US copper futures settled at a one-week high on Wednesday, garnering strength from a firmer base metals complex in London and a production halt at a major Chilean mine, traders and analysts said.
Copper for May delivery closed up 6.85 cents or 2.5 percent at $2.7820 a lb on the New York Mercantile Exchange's Comex division, its best settlement since February 27, after ranging from $2.7125 to $2.7925. Spot March advanced 7.10 cents to $2.7720, while deferred or back month contracts ended firm, from 5.85 cents to 6.75 cents higher.
Final estimated copper futures volume amounted to only 4,000 lots against the 7,203 lots recorded on Tuesday. As of March 6, open interest in Comex copper futures rose 391 lots to 65,495 contracts. Gains on the London Metal Exchange (LME) were seen giving copper futures in New York a boost at the open. James Quinn, commodity commentator with A.G.
Edwards, said Comex copper was worth about 2.70 cents higher at the open on Wednesday based on the London arbitrage, and that the rise in nickel prices was supporting the interest in the copper. "I think there is a certain optimism underpinning the copper because the other base metals are doing well," Quinn said.
Nickel surged nearly 5 percent to a new record high of $42,350 a tonne as tight supply triggered the speculative buying. The rest of the base metals complex followed suit as wary investors returned to recovering financial markets after the recent sell-off.

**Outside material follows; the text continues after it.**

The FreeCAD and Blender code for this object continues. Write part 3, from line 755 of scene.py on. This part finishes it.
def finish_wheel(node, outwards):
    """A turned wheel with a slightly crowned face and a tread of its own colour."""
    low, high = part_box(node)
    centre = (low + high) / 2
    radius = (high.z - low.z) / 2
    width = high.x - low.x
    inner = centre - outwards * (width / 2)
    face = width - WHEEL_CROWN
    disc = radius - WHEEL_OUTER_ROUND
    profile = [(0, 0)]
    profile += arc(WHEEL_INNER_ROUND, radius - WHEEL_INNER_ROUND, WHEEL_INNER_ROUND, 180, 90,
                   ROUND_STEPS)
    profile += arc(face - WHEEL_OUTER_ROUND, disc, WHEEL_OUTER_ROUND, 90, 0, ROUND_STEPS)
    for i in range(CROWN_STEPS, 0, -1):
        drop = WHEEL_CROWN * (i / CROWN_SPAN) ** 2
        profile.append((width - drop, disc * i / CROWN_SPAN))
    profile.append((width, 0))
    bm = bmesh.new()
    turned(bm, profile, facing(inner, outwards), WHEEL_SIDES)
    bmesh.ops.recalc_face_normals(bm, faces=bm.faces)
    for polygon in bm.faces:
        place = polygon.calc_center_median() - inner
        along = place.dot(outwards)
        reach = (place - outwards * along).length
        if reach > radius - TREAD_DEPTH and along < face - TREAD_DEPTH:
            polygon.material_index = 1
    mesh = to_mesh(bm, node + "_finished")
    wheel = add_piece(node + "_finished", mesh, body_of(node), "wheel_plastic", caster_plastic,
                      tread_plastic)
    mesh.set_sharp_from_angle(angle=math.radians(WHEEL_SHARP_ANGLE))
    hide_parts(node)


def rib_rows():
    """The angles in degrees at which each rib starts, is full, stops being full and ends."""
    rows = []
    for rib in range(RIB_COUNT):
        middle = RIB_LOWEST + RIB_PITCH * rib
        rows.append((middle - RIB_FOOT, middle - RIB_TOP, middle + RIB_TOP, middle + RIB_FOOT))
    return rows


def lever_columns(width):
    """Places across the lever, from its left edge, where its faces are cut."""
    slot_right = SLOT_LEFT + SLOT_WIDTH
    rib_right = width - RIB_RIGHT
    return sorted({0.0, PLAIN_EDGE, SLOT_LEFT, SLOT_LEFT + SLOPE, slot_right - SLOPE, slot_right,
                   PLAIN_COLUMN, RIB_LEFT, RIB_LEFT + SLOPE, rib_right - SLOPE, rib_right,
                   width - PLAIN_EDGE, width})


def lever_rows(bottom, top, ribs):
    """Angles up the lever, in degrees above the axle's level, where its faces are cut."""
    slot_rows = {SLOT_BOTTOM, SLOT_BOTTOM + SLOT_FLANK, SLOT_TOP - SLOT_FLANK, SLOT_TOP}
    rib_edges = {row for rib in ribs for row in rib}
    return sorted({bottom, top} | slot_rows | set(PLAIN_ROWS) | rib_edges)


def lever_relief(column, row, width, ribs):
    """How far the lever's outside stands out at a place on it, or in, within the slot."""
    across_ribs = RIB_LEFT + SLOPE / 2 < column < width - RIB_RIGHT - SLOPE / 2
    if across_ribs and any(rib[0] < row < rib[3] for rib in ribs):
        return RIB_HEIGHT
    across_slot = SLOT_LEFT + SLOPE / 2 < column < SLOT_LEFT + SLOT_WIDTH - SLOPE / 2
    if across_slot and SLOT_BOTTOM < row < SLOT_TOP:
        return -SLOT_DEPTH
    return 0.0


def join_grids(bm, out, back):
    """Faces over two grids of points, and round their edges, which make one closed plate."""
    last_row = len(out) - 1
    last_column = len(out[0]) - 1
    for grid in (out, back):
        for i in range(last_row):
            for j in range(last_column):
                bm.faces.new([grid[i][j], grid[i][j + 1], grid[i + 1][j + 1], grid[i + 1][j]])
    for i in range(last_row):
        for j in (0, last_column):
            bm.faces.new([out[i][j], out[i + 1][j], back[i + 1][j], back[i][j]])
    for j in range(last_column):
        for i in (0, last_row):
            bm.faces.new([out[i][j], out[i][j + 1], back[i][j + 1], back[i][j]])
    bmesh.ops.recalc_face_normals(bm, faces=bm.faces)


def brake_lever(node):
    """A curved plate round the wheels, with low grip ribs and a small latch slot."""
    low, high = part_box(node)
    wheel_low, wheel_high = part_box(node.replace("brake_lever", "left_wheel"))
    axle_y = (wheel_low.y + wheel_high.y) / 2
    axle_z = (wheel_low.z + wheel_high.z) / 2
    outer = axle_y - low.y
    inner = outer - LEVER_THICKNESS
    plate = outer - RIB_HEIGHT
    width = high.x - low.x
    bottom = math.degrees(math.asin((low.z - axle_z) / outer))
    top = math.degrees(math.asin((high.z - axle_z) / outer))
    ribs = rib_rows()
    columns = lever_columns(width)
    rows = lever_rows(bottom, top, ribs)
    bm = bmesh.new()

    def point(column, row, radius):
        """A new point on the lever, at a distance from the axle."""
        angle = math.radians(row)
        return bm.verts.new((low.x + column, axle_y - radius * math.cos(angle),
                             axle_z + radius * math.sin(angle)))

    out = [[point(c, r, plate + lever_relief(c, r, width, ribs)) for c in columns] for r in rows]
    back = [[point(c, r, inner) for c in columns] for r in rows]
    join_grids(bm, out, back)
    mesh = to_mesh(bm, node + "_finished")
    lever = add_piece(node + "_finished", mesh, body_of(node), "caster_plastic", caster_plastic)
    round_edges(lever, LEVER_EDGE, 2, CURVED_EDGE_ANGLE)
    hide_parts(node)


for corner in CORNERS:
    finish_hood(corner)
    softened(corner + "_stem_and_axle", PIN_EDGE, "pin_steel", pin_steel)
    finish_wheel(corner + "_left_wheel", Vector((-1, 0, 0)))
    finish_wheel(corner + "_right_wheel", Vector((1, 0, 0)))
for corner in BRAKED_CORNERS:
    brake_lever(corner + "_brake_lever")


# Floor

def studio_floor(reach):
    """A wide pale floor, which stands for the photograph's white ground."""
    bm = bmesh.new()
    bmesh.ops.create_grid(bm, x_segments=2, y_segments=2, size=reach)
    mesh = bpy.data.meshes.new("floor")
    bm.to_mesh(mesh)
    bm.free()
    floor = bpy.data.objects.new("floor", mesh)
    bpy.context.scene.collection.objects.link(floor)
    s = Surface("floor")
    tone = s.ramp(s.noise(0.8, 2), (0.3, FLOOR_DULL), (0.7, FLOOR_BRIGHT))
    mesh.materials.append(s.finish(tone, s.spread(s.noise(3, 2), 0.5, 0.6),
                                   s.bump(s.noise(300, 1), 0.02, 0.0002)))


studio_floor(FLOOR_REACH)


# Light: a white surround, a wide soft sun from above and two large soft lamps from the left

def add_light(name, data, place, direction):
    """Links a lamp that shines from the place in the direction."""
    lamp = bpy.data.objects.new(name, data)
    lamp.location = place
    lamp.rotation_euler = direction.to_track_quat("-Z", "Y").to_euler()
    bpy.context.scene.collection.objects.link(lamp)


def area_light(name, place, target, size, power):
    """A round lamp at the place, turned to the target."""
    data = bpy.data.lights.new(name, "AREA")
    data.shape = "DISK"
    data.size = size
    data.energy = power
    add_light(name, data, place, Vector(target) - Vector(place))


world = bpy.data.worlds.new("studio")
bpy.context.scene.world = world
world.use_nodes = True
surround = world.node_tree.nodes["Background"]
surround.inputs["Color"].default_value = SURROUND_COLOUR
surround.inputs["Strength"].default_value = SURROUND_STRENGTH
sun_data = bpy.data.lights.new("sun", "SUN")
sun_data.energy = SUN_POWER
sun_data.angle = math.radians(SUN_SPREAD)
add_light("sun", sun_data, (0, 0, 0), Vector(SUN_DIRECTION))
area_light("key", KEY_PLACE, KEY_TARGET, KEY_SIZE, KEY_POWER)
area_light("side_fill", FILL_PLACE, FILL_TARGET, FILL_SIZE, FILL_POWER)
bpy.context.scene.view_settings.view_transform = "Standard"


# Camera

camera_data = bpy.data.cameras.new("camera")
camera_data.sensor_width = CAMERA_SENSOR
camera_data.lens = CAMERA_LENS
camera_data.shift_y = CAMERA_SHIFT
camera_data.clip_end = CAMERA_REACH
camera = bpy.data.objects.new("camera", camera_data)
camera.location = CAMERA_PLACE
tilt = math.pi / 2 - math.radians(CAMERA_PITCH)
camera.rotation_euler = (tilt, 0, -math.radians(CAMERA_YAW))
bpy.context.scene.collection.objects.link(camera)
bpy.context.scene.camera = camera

Edward Meir, metals analyst with Man Financial, said a fire overnight at Codelco's 300,000 tonne-per-year Radomiro Tommie mine in northern Chile seemed to have a belated affect on copper markets on Wednesday. "As the news settled in, you could see prices gradually tick higher in the Far East, and then they took off today," Meir said. Codelco said the fire broke out in an electricity substation on Friday, March 2, halting output.
However, the state-owned company said it hoped to fully restore the supply within 15 days, but did not say when output would be fully restored. Meanwhile, miners at Zambia's Lunacy Copper Mines (LCM) ended a six-day strike on Wednesday after management reinstated workers it had sacked, a senior union official said.
A large drawdown in LME copper warehouse stockpiles contributed to the gains on Wednesday, traders said. Stocks fell by 2,400 tonnes to 203,650 tonnes on Wednesday, while Comex stocks were unchanged at 36,994 short tons on Tuesday. LME three-month copper closed at $6,140 a tonne, up $175 from Tuesday's kerb close.